Aegis and Dentsu deal is “for the competition to worry about”

We dialled in on the Aegis and Dentsu joint conference call this morning to bring Newsline readers the key responses to anlayst and press questioning…

Aegis chief executive Jerry Buhlmann stated that Aegis and Dentsu, following the news of the £3.16 billion bid this morning, would represent more than 70 of the top 100 global advertisers in the new company.

Regarding the likely managerial composition of Aegis, representatives of the company were quick to add that there would not be any immediate change to the managerial structure, with major figures set to remain until at least the end of 2013.

Further to this, it was stated that all managerial details would be worked out after the takeover has gone through – which is expected to occur between October and December

Buhlmann reassured those present that “this is a deal based on growth opportunities”, adding: “Cost cutting was not a motivating factor behind the deal.” All of Aegis’ offices will remain open in Europe, including the company’s London base.

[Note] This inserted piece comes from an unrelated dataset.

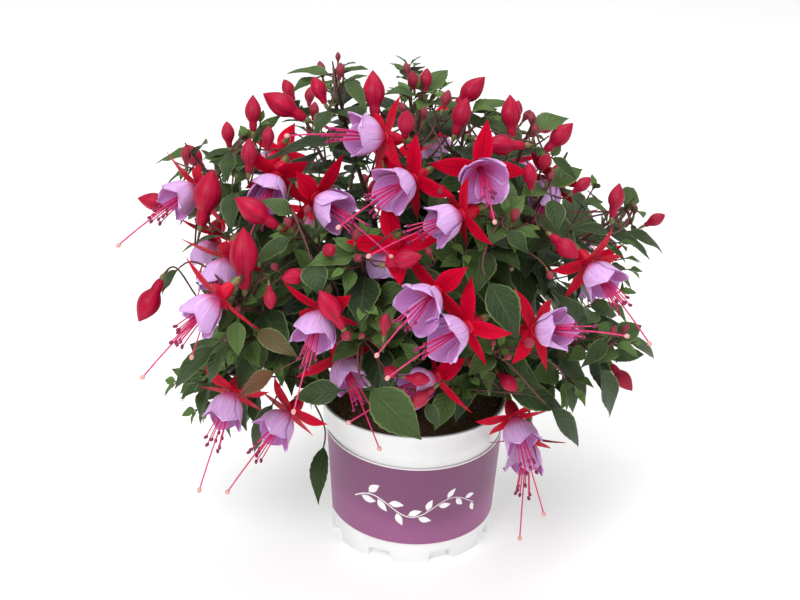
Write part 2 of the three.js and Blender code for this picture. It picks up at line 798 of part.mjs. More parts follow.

The “complementary” nature of the two companies was continually emphasised on both sides.

When asked about the potential of the new Aegis and Dentsu combination to challenge the market leader, WPP, Buhlmann said: “We believe Aegis and Dentsu can become even more competitive as a result of this deal, and that’s something for the competition to worry about.”

In response to a question from the Guardian‘s Mark Sweeney as to why such a “high price” was paid, Dentsu senior vice president Tim Andree explained: “It [240 GBp per share] was a fair price for a company performing at the top of its industry in both growth and margin.”